▶ _Data_:
--- begin ---

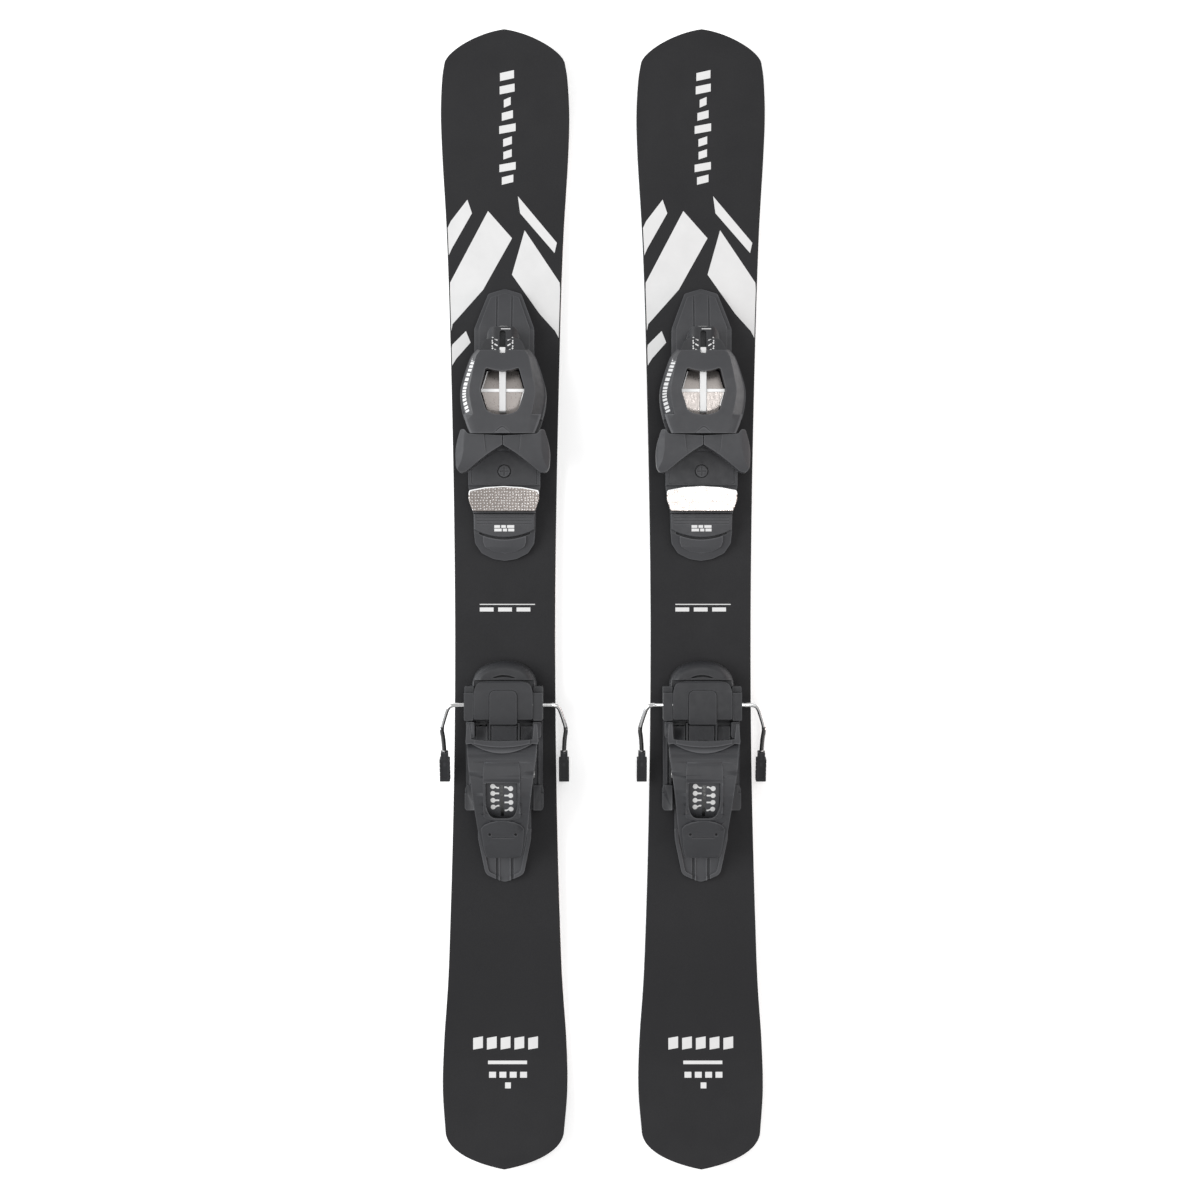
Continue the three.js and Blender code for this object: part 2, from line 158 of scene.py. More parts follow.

--- end ---
--- begin ---

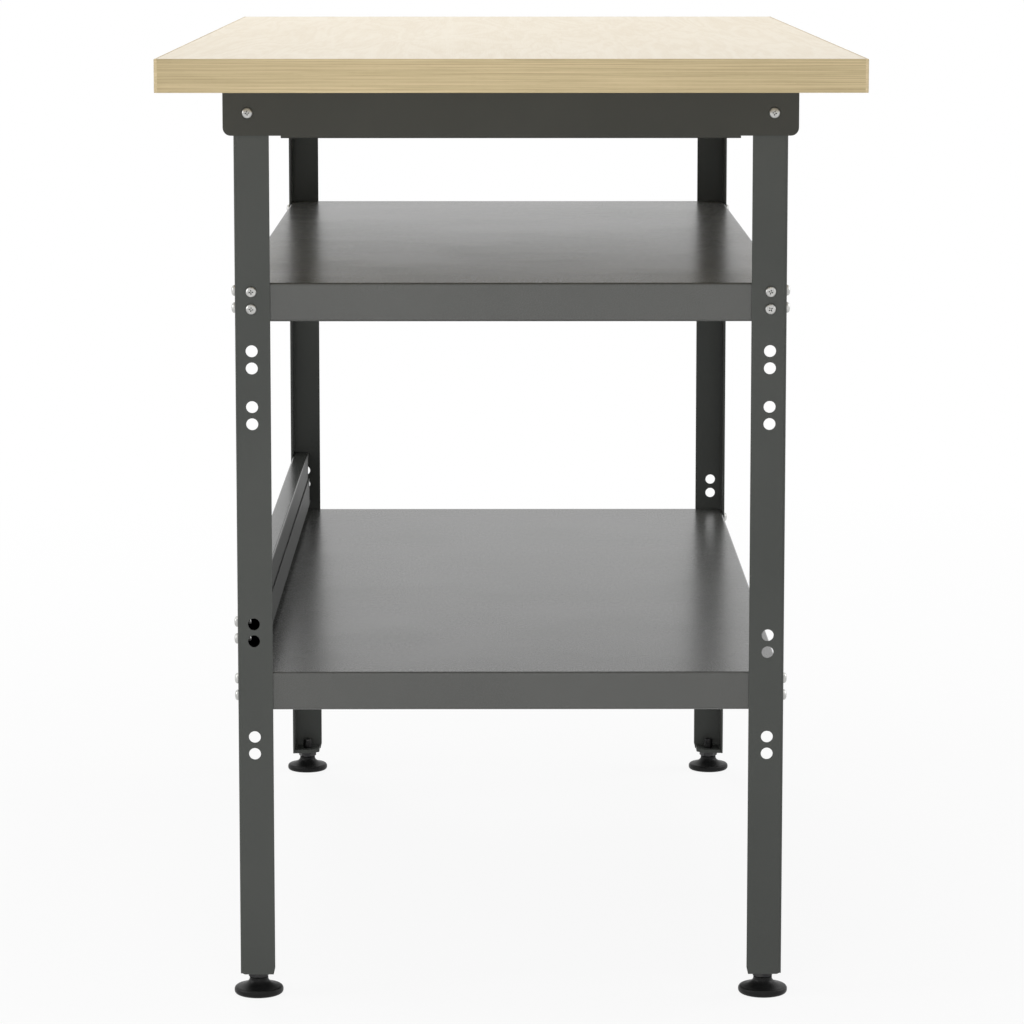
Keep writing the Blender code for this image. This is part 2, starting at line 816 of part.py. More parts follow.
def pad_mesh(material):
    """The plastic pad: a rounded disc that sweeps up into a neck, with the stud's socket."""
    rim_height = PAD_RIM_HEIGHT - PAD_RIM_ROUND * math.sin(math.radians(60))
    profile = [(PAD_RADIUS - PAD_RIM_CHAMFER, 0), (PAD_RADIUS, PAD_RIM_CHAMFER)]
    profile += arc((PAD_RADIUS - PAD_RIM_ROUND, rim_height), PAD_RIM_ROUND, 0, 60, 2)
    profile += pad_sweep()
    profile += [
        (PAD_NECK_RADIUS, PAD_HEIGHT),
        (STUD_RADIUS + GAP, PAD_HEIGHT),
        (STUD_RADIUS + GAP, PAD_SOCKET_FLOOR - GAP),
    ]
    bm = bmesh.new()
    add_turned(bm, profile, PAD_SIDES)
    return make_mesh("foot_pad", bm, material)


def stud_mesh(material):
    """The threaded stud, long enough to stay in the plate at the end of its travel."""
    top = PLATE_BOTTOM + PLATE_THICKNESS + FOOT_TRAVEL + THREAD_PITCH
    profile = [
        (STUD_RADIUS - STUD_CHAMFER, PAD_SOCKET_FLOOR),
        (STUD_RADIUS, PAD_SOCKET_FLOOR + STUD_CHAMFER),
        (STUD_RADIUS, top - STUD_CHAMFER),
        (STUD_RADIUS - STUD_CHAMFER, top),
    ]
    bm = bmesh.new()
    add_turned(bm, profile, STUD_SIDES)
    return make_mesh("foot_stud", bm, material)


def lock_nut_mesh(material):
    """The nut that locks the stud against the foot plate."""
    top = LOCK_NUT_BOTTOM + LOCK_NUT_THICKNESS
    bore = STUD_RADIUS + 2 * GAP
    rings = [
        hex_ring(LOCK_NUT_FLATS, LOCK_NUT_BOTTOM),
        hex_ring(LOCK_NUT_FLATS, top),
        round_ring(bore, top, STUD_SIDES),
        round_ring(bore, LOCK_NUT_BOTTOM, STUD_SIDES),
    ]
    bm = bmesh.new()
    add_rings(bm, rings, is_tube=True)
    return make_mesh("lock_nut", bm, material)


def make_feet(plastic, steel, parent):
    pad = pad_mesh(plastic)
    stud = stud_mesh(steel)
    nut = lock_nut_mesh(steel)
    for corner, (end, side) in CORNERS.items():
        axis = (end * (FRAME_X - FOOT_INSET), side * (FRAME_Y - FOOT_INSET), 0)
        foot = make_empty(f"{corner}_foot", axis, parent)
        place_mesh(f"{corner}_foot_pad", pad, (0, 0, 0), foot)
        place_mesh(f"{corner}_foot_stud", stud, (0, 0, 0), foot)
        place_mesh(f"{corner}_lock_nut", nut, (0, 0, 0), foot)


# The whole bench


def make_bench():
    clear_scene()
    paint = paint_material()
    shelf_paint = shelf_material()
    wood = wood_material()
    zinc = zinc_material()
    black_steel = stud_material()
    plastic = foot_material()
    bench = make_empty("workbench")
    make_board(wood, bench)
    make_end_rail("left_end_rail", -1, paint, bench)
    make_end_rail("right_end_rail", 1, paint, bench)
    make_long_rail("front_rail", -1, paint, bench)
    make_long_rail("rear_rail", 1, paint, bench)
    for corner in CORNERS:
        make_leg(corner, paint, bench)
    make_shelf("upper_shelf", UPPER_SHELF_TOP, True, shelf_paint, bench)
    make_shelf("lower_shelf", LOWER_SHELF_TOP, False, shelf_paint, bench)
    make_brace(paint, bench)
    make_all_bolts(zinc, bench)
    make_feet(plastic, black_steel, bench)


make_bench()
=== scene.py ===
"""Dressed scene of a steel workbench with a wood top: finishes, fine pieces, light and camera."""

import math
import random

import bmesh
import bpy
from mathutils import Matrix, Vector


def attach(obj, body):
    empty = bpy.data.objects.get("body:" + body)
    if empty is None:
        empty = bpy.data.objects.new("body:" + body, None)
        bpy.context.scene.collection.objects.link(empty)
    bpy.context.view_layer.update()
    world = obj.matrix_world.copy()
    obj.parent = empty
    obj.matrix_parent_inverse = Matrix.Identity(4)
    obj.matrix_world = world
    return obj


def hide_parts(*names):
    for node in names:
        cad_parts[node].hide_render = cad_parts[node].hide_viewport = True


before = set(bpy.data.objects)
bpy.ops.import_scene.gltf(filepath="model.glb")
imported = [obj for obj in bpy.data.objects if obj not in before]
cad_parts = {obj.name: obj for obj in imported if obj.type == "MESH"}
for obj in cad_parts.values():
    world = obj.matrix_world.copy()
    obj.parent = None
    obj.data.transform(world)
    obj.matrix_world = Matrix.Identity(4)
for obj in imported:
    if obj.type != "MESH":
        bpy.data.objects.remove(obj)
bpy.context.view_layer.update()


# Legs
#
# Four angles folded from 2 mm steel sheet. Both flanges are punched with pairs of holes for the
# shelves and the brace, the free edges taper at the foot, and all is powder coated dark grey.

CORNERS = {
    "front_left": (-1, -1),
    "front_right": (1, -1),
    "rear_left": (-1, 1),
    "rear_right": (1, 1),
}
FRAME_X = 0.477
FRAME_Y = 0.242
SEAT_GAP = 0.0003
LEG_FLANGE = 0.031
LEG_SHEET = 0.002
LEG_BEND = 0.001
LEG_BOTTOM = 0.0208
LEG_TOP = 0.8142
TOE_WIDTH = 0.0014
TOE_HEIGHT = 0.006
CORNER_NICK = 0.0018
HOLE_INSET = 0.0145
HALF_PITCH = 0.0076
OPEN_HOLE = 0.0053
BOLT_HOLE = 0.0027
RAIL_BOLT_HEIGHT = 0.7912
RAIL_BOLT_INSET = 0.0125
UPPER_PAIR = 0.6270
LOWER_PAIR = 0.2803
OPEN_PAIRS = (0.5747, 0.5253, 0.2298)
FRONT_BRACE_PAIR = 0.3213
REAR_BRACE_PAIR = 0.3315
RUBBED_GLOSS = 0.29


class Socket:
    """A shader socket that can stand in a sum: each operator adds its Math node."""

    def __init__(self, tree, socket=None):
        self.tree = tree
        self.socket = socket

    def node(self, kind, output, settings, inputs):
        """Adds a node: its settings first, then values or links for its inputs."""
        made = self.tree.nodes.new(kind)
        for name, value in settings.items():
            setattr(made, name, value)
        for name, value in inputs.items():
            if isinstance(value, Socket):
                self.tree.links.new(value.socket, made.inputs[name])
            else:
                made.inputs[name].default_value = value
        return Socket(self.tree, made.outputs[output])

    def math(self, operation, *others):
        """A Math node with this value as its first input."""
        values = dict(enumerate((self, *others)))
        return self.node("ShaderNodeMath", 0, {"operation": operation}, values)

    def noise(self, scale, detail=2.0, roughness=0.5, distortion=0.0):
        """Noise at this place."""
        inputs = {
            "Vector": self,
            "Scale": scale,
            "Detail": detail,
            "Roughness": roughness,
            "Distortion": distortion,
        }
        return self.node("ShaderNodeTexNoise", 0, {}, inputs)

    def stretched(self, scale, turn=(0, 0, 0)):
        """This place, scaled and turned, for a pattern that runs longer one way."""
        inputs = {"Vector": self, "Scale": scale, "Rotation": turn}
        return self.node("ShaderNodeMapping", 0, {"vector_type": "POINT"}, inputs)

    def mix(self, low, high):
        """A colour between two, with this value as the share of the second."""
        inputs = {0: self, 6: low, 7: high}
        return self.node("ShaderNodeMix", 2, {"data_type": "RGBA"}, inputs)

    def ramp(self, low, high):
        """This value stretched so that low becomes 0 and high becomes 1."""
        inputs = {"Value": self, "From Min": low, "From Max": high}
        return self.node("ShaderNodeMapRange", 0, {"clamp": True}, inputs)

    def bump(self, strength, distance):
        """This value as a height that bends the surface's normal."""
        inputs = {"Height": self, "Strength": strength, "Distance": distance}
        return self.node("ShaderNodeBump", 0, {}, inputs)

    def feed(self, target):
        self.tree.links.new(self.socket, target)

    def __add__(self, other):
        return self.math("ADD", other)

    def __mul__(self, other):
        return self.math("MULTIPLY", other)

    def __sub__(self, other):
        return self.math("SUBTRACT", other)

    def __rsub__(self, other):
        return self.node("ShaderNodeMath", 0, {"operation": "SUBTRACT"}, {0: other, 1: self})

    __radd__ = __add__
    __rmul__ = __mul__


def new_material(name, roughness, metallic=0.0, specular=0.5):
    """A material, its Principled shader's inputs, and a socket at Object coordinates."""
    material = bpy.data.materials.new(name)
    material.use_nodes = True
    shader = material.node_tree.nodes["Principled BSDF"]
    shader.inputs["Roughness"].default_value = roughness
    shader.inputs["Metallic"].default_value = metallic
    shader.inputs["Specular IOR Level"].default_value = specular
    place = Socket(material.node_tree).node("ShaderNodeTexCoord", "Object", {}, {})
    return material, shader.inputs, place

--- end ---
--- begin ---

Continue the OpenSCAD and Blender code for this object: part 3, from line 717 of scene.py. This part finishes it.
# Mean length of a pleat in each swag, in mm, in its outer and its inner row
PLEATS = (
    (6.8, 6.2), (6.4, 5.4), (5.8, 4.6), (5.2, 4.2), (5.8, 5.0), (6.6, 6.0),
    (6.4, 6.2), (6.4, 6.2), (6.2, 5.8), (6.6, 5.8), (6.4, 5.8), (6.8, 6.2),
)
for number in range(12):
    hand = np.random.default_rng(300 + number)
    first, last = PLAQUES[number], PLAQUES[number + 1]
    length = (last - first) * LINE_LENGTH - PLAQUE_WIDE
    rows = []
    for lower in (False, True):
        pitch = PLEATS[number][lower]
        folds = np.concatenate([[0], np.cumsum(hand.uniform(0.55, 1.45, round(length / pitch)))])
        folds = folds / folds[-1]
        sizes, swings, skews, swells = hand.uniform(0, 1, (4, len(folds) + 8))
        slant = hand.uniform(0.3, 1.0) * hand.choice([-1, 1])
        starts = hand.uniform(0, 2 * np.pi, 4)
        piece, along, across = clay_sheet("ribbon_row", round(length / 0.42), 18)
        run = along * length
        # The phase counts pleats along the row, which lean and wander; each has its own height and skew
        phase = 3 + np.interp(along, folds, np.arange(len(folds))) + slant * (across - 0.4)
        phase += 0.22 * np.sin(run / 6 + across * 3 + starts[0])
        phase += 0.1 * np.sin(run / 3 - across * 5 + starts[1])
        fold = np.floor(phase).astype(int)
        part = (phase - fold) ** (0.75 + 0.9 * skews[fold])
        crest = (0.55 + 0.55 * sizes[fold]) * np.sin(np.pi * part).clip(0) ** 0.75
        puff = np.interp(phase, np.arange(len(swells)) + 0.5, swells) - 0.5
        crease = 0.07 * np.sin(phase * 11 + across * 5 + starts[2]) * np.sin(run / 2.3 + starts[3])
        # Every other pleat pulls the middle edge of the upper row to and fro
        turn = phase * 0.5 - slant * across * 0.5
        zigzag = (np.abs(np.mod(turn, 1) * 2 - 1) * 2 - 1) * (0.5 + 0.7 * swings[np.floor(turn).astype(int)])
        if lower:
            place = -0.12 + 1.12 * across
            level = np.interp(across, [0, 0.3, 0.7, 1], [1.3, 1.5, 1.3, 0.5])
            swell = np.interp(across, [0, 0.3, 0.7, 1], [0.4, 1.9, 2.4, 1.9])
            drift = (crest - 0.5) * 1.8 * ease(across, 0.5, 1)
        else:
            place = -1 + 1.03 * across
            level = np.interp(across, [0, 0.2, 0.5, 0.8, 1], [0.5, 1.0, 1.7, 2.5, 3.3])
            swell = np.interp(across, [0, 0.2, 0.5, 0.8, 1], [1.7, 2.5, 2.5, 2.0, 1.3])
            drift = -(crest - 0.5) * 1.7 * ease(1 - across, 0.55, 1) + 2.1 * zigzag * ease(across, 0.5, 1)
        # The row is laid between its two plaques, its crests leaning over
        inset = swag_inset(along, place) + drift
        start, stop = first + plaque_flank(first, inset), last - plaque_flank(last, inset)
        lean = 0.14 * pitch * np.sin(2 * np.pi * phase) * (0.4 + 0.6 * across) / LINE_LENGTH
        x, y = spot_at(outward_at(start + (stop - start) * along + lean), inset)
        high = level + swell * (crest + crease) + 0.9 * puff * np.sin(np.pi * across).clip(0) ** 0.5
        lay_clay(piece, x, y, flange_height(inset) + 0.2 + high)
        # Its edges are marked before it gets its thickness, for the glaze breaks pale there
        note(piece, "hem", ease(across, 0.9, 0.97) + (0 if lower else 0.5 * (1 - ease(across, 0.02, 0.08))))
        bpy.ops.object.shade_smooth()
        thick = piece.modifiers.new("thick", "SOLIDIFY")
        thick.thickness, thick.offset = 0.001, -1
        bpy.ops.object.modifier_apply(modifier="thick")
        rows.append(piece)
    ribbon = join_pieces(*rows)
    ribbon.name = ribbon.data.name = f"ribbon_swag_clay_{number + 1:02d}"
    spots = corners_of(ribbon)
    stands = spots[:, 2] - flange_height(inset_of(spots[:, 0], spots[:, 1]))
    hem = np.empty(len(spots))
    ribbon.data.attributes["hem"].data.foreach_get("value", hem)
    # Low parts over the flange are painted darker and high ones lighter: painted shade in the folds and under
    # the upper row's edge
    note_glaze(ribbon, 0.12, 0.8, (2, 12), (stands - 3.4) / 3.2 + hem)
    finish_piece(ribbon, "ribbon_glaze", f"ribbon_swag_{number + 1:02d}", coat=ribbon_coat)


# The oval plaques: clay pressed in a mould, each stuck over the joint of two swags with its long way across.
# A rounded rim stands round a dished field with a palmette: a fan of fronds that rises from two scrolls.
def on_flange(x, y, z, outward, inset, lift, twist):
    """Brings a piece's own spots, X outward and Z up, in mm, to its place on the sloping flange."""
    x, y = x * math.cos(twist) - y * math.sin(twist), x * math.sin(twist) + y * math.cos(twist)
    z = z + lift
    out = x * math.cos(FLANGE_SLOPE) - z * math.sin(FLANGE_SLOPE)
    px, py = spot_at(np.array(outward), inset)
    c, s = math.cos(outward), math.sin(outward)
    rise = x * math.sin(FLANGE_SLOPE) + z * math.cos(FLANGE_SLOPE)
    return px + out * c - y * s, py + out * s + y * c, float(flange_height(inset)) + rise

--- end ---

▶ _What is required_:
Reproduce exactly the lines from the line with "# The whole bench" through the line with "cad_parts[node].hide_render = cad_parts[node].hide_viewport", both end lines included, and only those lines.

▶ _Correct result_:
# The whole bench


def make_bench():
    clear_scene()
    paint = paint_material()
    shelf_paint = shelf_material()
    wood = wood_material()
    zinc = zinc_material()
    black_steel = stud_material()
    plastic = foot_material()
    bench = make_empty("workbench")
    make_board(wood, bench)
    make_end_rail("left_end_rail", -1, paint, bench)
    make_end_rail("right_end_rail", 1, paint, bench)
    make_long_rail("front_rail", -1, paint, bench)
    make_long_rail("rear_rail", 1, paint, bench)
    for corner in CORNERS:
        make_leg(corner, paint, bench)
    make_shelf("upper_shelf", UPPER_SHELF_TOP, True, shelf_paint, bench)
    make_shelf("lower_shelf", LOWER_SHELF_TOP, False, shelf_paint, bench)
    make_brace(paint, bench)
    make_all_bolts(zinc, bench)
    make_feet(plastic, black_steel, bench)


make_bench()
=== scene.py ===
"""Dressed scene of a steel workbench with a wood top: finishes, fine pieces, light and camera."""

import math
import random

import bmesh
import bpy
from mathutils import Matrix, Vector


def attach(obj, body):
    empty = bpy.data.objects.get("body:" + body)
    if empty is None:
        empty = bpy.data.objects.new("body:" + body, None)
        bpy.context.scene.collection.objects.link(empty)
    bpy.context.view_layer.update()
    world = obj.matrix_world.copy()
    obj.parent = empty
    obj.matrix_parent_inverse = Matrix.Identity(4)
    obj.matrix_world = world
    return obj


def hide_parts(*names):
    for node in names:
        cad_parts[node].hide_render = cad_parts[node].hide_viewport = True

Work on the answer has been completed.